The question after purchasing the wardrobe then became: How on earth would we get it to our second floor apartment four blocks away? The owner answered matter-of-factly, “Cyclo.” A cyclo (pronounced SEE-clo), for those unfamiliar with Vietnamese culture, is a modified bicycle. Kind of a reverse tricycle, actually, with one wheel in the rear and two wheels up front, with room in the front to carry tourists, vegetables and—apparently—wardrobes. The fact that it would have never in a million years have crossed my mind to try and move a wardrobe with a tricycle didn’t slow the process down a bit. The furniture shop owner got on his cellphone and a few minutes later our cyclo driver pulled up. He and the shop owner hefted the six foot tall wardrobe onto the cyclo, tied it down, and we headed off, walking alongside our driver.
The cyclo driver pushed his heavily-laden trike along Crazy Street and ran with it down a steep drop onto the side street that we live on. Things were going swimmingly for the first two blocks until we reached Obstacle Number One. Our side street is called a pho, which means something like ‘alleyway,’ and which is not to be confused with “pho” which means ‘noodly breakfast soup.’
In any case, our pho is not the narrowest of streets in Hanoi, but it’s pretty dang tight and is made tighter by the fact that there are several cement poles in the middle of it. While trying to negotiate his way around one of these poles our cyclo driver made a slight misjudgment and bashed the top corner of our wardrobe into the pole, gouging the side and partially separating the top piece from the rest of the wardrobe. Whoops.
Without missing a beat, our driver parked his cyclo in the middle of the ally, rummaged around in his belongings for a bit, pulled out a can of dark brown spray paint and proceeded to ‘repair’ the gouge on the spot with a quick shot of paint. Voila, problem solved. (It was pretty clear that he’d been through this routine before.)
We reached the front gate of our apartment building, whereupon the driver parked it again, pulled out his screwdriver, and re-tightened the top section of the wardrobe which had been loosened in the crash. Good as new.
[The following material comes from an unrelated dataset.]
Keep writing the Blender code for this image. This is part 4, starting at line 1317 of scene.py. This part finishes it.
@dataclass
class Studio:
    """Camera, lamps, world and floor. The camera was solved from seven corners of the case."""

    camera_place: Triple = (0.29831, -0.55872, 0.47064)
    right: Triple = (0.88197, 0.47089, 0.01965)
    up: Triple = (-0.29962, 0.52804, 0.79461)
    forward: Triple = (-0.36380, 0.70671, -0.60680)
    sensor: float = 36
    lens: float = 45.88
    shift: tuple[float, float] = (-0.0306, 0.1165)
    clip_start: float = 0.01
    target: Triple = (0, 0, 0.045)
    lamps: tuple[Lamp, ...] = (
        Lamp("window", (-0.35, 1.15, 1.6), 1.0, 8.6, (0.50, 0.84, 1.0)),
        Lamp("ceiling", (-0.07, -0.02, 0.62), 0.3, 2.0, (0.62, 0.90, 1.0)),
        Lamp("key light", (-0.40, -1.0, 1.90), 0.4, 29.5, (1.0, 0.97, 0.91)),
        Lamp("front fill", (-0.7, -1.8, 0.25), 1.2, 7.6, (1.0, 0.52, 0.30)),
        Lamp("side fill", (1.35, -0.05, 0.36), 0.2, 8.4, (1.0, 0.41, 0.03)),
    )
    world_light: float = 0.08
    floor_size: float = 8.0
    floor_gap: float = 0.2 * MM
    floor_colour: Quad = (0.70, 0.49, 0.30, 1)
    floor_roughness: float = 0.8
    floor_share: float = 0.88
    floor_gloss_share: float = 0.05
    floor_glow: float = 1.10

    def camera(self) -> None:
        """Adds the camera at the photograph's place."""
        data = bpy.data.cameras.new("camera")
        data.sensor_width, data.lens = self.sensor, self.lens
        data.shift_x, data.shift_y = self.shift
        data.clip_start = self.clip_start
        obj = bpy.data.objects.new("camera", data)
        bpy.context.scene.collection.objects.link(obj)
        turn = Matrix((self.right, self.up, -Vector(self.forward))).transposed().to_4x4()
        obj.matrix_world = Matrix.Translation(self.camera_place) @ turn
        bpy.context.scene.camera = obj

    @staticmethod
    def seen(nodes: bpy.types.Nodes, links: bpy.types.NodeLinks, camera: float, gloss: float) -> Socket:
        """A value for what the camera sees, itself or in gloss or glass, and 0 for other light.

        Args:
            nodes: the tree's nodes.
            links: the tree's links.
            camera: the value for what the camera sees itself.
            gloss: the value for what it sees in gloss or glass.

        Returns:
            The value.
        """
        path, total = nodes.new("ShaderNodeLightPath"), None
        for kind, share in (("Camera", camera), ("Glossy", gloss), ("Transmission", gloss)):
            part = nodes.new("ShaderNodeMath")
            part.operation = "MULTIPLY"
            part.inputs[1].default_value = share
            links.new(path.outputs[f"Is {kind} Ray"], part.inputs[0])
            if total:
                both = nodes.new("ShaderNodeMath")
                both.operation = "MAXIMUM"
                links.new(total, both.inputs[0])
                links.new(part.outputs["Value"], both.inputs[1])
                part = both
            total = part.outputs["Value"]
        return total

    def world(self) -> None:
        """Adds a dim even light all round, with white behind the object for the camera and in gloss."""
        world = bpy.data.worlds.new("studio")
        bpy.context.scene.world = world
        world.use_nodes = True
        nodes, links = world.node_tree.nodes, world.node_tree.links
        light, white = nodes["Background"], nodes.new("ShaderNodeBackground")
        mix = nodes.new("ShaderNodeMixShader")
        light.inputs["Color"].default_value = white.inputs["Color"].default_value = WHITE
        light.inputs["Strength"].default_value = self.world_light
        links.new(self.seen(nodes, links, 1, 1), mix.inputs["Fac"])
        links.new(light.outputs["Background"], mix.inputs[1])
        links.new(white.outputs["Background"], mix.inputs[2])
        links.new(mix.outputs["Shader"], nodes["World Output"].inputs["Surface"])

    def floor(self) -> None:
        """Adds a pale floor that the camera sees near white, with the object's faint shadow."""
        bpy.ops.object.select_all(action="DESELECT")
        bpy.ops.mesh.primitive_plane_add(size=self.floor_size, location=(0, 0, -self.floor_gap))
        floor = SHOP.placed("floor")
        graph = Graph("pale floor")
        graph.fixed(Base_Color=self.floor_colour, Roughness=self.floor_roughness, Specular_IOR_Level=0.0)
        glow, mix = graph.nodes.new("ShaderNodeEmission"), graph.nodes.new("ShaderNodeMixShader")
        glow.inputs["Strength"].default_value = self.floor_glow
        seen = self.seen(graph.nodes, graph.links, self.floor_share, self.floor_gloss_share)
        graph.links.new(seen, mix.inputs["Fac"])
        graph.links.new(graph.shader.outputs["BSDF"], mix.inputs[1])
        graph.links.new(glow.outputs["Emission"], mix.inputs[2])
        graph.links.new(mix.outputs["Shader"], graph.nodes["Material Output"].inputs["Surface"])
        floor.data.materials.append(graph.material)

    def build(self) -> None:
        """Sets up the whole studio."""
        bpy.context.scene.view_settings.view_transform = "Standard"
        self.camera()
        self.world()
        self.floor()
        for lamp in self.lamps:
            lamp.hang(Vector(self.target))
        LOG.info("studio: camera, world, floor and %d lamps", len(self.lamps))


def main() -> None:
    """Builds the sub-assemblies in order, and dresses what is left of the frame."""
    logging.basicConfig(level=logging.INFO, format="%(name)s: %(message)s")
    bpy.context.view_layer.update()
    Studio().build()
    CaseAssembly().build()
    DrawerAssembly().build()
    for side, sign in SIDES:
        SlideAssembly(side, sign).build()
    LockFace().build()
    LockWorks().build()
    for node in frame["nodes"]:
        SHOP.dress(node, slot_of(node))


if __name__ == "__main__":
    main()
Steven and the driver then picked up the wardrobe and began to carry it into the building. Soon they were confronted with Obstacle Number Two: the tight spiral staircase that climbs up to our second floor apartment. It was at this point that Shelly, our translator, had to leave to pick up her son from school and it was at this point that things began to break down even more. The cyclo driver looked at the staircase, made some “tsk, tsk” sounds, said something in Vietnamese and started to disassemble the wardrobe. He pulled the doors off to make it lighter and—as we later discovered—to keep them from getting gouged all to heck. Then he and Steven lifted the wardrobe again and started up the stairs.
At the first hairpin up the stairs, things got ugly. The wardrobe jammed tight between the wall and the railing and would go no further. The driver—who was lifting it from the top—started motioning and saying a lot of words in Vietnamese to Steven, who was lifting from the bottom. He could have been saying “push it,” “turn it,” “move back,” “I quit,” “why don’t you let your wife do it,” or any number of more colorful sayings—it didn’t matter, though, because Steven couldn’t understand a word of it. Though the wardrobe was clearly stuck, Steven just kept lifting and pushing, for lack of any better ideas.
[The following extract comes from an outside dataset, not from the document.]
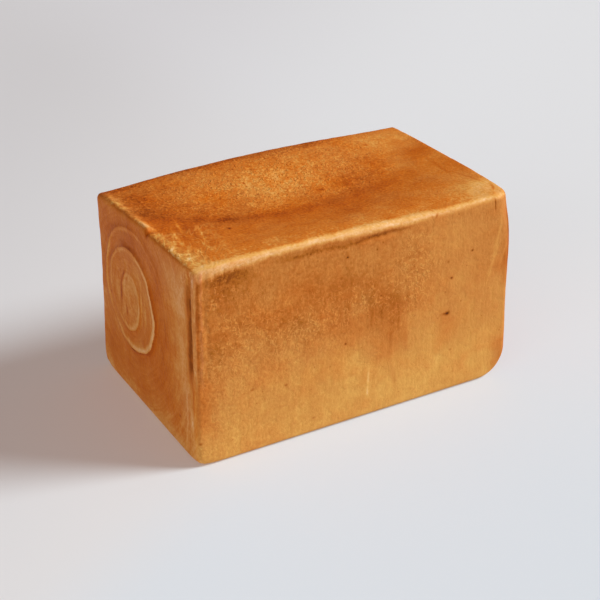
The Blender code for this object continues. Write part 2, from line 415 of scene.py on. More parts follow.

Finally, the driver decided to take matters into his own hands. He handed the top end of the wardrobe off to Joelle and somehow contorted himself around it and down the stairway to take the bottom end from Steven. A few vigorous jerks of the head and more Vietnamese words made it clear that Steven should go elsewhere. So he clambered his way up the railing of the spiral staircase to help Joelle at the top end of the wardrobe. After another minute of lifting and gouging, the wardrobe somehow came free and squeezed around the hairpin. From there it was a straight shot into the apartment, thankfully.
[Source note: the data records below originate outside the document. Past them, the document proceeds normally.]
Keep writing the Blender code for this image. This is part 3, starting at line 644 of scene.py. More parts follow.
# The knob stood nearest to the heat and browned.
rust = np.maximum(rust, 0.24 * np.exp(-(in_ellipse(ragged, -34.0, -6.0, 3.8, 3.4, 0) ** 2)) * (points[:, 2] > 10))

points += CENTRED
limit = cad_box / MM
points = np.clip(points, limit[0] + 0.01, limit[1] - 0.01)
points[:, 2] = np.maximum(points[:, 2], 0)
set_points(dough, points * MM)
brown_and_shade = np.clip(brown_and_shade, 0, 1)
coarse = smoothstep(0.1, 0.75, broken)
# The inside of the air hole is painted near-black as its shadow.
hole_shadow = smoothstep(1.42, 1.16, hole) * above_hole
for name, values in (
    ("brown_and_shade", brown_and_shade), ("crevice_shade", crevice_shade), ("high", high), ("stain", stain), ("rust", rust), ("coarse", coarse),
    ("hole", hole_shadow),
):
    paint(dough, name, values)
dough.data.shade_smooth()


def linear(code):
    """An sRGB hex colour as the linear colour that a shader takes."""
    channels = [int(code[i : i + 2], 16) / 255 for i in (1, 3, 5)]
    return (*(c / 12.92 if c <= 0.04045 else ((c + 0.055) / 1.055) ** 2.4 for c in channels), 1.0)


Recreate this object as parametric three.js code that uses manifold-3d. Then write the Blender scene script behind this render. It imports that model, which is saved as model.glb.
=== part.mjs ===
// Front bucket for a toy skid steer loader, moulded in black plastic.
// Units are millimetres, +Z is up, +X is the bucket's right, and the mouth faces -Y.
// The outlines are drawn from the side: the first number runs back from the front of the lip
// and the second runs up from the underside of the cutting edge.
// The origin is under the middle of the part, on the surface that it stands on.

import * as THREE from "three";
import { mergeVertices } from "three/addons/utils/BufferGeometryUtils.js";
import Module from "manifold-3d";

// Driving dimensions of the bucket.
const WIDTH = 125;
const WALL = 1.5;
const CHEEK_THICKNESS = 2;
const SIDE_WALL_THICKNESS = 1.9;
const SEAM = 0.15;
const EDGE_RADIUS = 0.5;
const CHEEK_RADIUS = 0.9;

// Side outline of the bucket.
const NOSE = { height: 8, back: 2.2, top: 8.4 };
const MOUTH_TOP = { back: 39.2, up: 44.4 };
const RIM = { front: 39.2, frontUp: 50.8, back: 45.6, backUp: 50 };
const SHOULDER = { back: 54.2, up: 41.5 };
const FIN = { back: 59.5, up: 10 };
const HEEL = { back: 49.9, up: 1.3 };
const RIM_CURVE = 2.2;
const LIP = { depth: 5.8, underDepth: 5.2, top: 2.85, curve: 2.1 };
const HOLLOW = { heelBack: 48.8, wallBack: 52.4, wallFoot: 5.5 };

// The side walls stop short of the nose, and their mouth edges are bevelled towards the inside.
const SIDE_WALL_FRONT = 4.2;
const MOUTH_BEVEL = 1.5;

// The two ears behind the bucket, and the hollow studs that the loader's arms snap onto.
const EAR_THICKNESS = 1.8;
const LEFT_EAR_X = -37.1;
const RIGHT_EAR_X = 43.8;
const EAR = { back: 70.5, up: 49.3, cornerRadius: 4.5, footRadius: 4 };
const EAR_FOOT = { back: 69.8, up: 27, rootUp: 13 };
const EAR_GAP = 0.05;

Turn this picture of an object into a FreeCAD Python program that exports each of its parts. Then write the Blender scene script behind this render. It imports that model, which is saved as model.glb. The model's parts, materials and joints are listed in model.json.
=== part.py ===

After setting the wardrobe down in our apartment, the driver—looking somewhat sweatier and less congenial that he had initially—gave the wardrobe a few more shots of fix-it-all spray paint and left without saying a whole lot further. For our part we laughed and decided a couple of things: 1) It would be good to learn some Vietnamese if we’re planning on living here and 2) Though we’ll be moving elsewhere in six months, the wardrobe isn’t coming with us.
6 comments:
Thank you, thank you, thank you so much for making me giggle this morning. I enjoyed the read. Joelle, you are great writer. I look forward to checking into your blog in the future. This first story was uplifting and enjoyable.
My family and I were in Mexico this past week and it makes me realize that we should have been more adventurous when we were there. I am so thrilled for you. I hope it is all a wonderful experience for you both.
-Christine (from FSD)
I love it! I can totally see both of you as this is happening! I was hoping we could see some before and after pictures of the wardrobe! ;-) Katie
very fun..
sounds like you are breaking in Vietnam Shetterly style... :)
Are you guys sure you are not on some twilight zone episode of the Amazing Race. I think you must be to make it through that and still be laughing! I only wish I could have been there to witness that incredible feat. The next occupants of your apartment are going to wonder who the crazies where that got that wardrobe up there in the first place! HA
Amazing saga, with delightful story-telling! This blog is going to be a fun read all the way ~ take care of each other, we're thinking of you daily!
Great story with delightful story-telling! This blog is going to be a fun read all the way ~ take care of each other, we're thinking of you daily!